Look around at the blessed youth present here. How are your dreams going, youngsters? Are you also dreaming of Christ and a service for Him? Does Christ have a part amid your academic and professional dreams? If you have been dreaming of being something great in yourself, have you kept in mind that all your life can be dreamt in Christ and that your profession can be an instrument of blessing in Christ, and that you can end up being a complete servant for the Lord?

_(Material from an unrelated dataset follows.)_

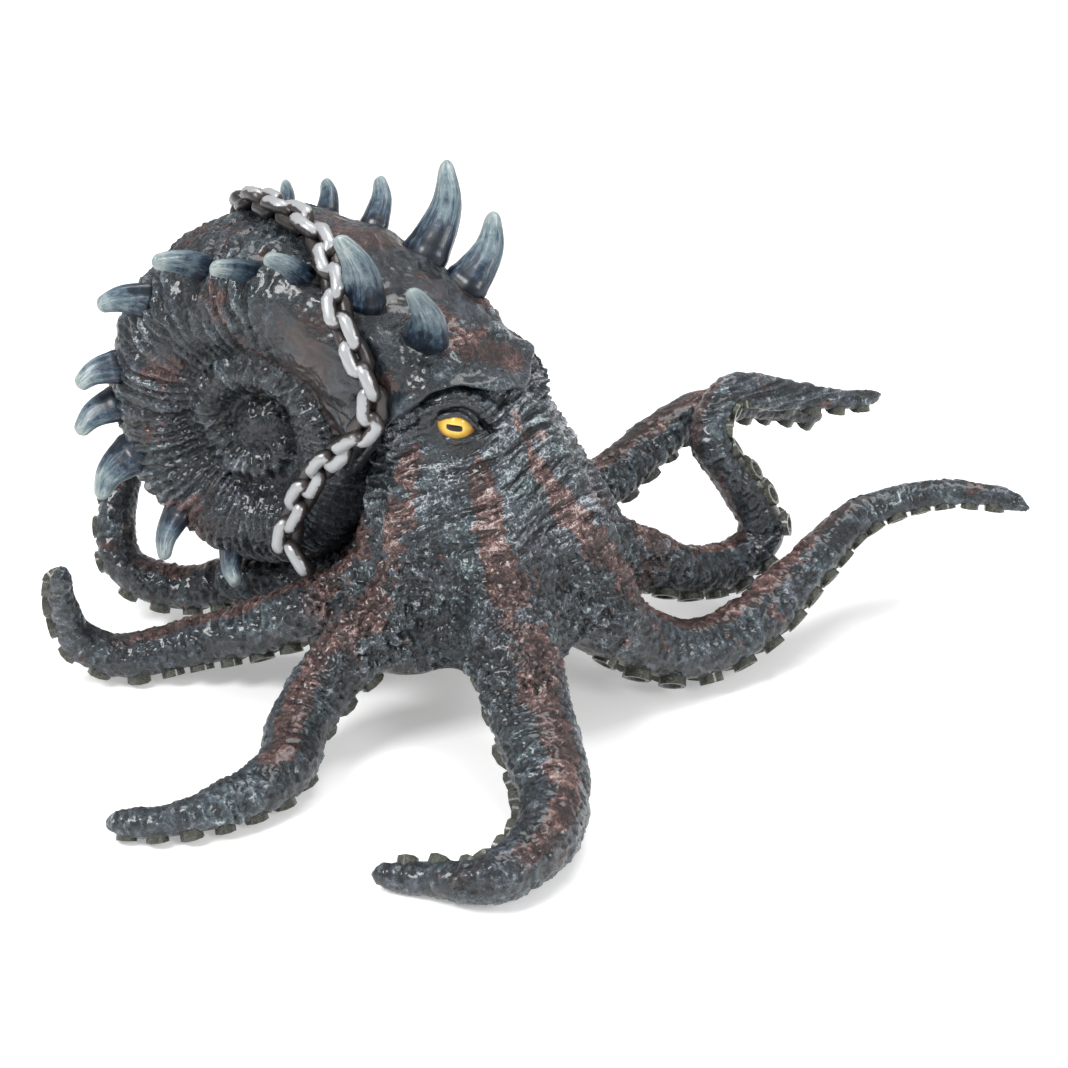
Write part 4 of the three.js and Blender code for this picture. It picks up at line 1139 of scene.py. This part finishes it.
# Where it lies on the shell, in degrees back and round the whorl, and then the points it hangs through
CHAIN_OVER = [(106, 100), (103, 78), (99, 55), (92, 32), (83, 13), (73, -2), (62, -13), (50, -26),
              (40, -42), (30.5, -58), (22.5, -69), (13.8, -77.5), (7, -87)]
CHAIN_HANG = [(-13, -23, 70), (-19, -22.2, 63.5), (-25.5, -21, 57), (-30, -20.2, 50.5),
              (-33, -20, 44.5), (-34.4, -20.4, 39), (-32, -20.6, 34.6)]
CHAIN_LIFT = 2.2                # its middle line over the shell
CHAIN_STEPS = 800
LINK_PITCH, LINK_WIRE, LINK_WIDTH, LINK_OVERLAP = 5.3, 1.6, 7.0, 1.2    # the wire by its radius
LINK_LEAN = 42                  # degrees to the left or right


def model_link():
    """One oval link lying flat, its long side along x, in millimetres."""
    bend = LINK_WIDTH / 2 - LINK_WIRE
    straight = (LINK_PITCH + 2 * LINK_WIRE + LINK_OVERLAP) / 2 - bend - LINK_WIRE
    bpy.ops.mesh.primitive_torus_add(major_segments=24, minor_segments=12, location=(0, 0, 0),
                                     major_radius=bend, minor_radius=LINK_WIRE)
    shape, faces = as_pattern(bpy.context.active_object)
    shape[:, 0] += np.sign(np.round(shape[:, 0], 4)) * straight
    return shape, faces


bpy.ops.object.select_all(action="DESELECT")
link_points, link_faces = model_link()
over = [coil_point(back, around, CHAIN_LIFT).tolist() for back, around in CHAIN_OVER]
route, route_length = smooth_line(over + CHAIN_HANG, CHAIN_STEPS + 1)
route_way = unit(np.gradient(route, axis=0))
count = int(route_length / LINK_PITCH)
points, faces, facing, middles = [], [], [], []
for i in range(count + 1):
    step = round(i / count * CHAIN_STEPS)
    at, way = route[step], route_way[step]
    angle = math.atan2(at[2] - COIL_MIDDLE[1], at[0] - COIL_MIDDLE[0])
    back = (math.degrees(angle) - LIP_TURN) % 360
    reach = np.interp(back, COIL_ROWS[:, 0], COIL_ROWS[:, 1]) * WHORL_CENTRE
    out = at - (COIL_MIDDLE[0] + reach * math.cos(angle), 0, COIL_MIDDLE[1] + reach * math.sin(angle))
    out = unit(out - (out @ way) * way)
    across = np.cross(out, way)
    chance = scattered(np.array([[i, 5, 9]]), 71)[0] - 0.5
    tilt = math.radians(LINK_LEAN if i % 2 == 0 else -LINK_LEAN) + chance[0] * 0.5
    flat = math.cos(tilt) * across + math.sin(tilt) * out
    edge = math.cos(tilt) * out - math.sin(tilt) * across
    swing = unit(way + across * chance[1] * 0.3)
    shape = at + link_points[:, :1] * swing + link_points[:, 1:2] * flat + link_points[:, 2:] * edge
    lumps = swells(shape, 1.9, 72)
    faces += [[v + len(points) * len(link_points) for v in face] for face in link_faces]
    points.append(shape + unit(shape - at) * 0.2 * lumps[:, None])
    middles.append(np.broadcast_to(points[-1].mean(0), shape.shape))
    facing.append(np.broadcast_to(out, shape.shape))
points, middles, facing = np.vstack(points), np.vstack(middles), np.vstack(facing)
chain = new_mesh("chain_links", placed(points), faces)
rounded(chain)
tops = (vectors_of(chain, "normal") * facing).sum(axis=1)
rises = ((points - middles) * facing).sum(axis=1)
noted(chain, silver=0.6 * tops + 0.25 * rises)
chain_paint, tree, surface = new_finish("chain_silver", Coat_Weight=0.2, Coat_Roughness=0.2)
worn = centred(tree, speckle(tree, 460, 5.0), 0.9)
bright = sums(tree, reading(tree, "silver"), "ADD", worn)
colour = ramp(tree, bright, [(0.1, (0.010, 0.008, 0.008)), (0.88, (0.045, 0.036, 0.034)),
                             (0.91, (0.16, 0.16, 0.165)), (0.95, (0.28, 0.285, 0.295)),
                             (1, (0.37, 0.38, 0.39))])
varnished(tree, surface, colour, worn, depth=0.0002)
tree.links.new(mapped(tree, bright, 0.88, 0.96, 0.0, 0.3), surface.inputs["Metallic"])
chain.data.materials.append(chain_paint)
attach(chain, "root")
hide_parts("chain")


# Stage: a pale sheet of paper under soft studio lamps, seen from the photograph's place.

CAMERA_AT = (320.06, -576.01, 360.04)       # in millimetres on the sculpt
CAMERA_TARGET = (3.59, 19.18, 31.26)
CAMERA_LENS = 116.3                         # on a sensor 36 wide
PAPER_GLOW = 0.32                           # what the paper adds of itself, as a lit backdrop does

paper, tree, surface = new_finish("paper", Roughness=0.9)
rays = tree.nodes.new("ShaderNodeLightPath")
seen = sums(tree, sums(tree, rays.outputs["Is Camera Ray"], "ADD", rays.outputs["Is Glossy Ray"]), "ADD",
            rays.outputs["Is Transmission Ray"], True)
surface.inputs["Base Color"].default_value = (0.82, 0.82, 0.82, 1)
surface.inputs["Emission Color"].default_value = (1, 1, 1, 1)
tree.links.new(sums(tree, seen, "MULTIPLY", PAPER_GLOW), surface.inputs["Emission Strength"])
bpy.ops.object.select_all(action="DESELECT")
bpy.ops.mesh.primitive_plane_add(size=6, location=(0, 0, -0.0002))
floor = bpy.context.active_object
floor.name = "paper_floor"
floor.data.materials.append(paper)

world = bpy.data.worlds.new("studio")
world.use_nodes = True
bpy.context.scene.world = world
sky = world.node_tree
rays = sky.nodes.new("ShaderNodeLightPath")
seen = sums(sky, rays.outputs["Is Camera Ray"], "ADD", rays.outputs["Is Transmission Ray"])
seen = sums(sky, seen, "MULTIPLY", 0.5)
sky.links.new(sums(sky, seen, "ADD", 0.5), sky.nodes["Background"].inputs["Strength"])
sky.nodes["Background"].inputs["Color"].default_value = (1, 1, 1, 1)

for name, spot, size, power in (("key_lamp", (-0.35, -0.75, 0.85), 0.45, 10.5),
                                ("fill_lamp", (0.85, -0.35, 0.55), 0.35, 4.2),
                                ("top_lamp", (0.05, 0.25, 1.0), 0.6, 6.0)):
    light = bpy.data.lights.new(name, "AREA")
    light.shape = "DISK"
    light.size = size
    light.energy = power
    lamp = bpy.data.objects.new(name, light)
    lamp.location = spot
    lamp.rotation_euler = (Vector((0, 0, 0.04)) - Vector(spot)).to_track_quat("-Z", "Y").to_euler()
    bpy.context.scene.collection.objects.link(lamp)

camera_data = bpy.data.cameras.new("camera")
camera_data.lens = CAMERA_LENS
camera_data.sensor_width = 36
camera = bpy.data.objects.new("camera", camera_data)
camera.location = placed(CAMERA_AT)
aim_at = Vector(placed(CAMERA_TARGET)) - camera.location
camera.rotation_euler = aim_at.to_track_quat("-Z", "Y").to_euler()
bpy.context.scene.collection.objects.link(camera)
bpy.context.scene.camera = camera
bpy.context.scene.view_settings.view_transform = "Standard"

The years in which you don’t serve openly; in which you are submerged, are vital for later service. May the Lord help us to place our dreams in His hands. I only ask that your dream doesn’t lower in intensity. Today is your day of remaining silent, of listening, of learning, of equipping your heart, of filling your quiver with those arrows that will find a perfect target. Don’t hurry, but serve. Don’t grow impatient with yourself, but serve. Dream, but serve, that God who examines all things, already took note of your desire for Him. And that dream that began very far back in time, one day will be a reality.

What will this group of youngsters do further into the future? Some will remain behind. Yet for others, in ten or twenty years time, if the Lord has still not come, I will sit down right here, and I will listen to them.

Desert and cross

This dream, brothers and sisters, in actual fact requires the desert and the cross. All authentic dreams first go through the cross. And just as the worm in the cocoon dreams of ending up being a butterfly – which takes time–, our cocoon won’t open up until when the Lord opens it for us.

Synthesis of a message shared in the Rucacura Conference (Chile) in January 2003.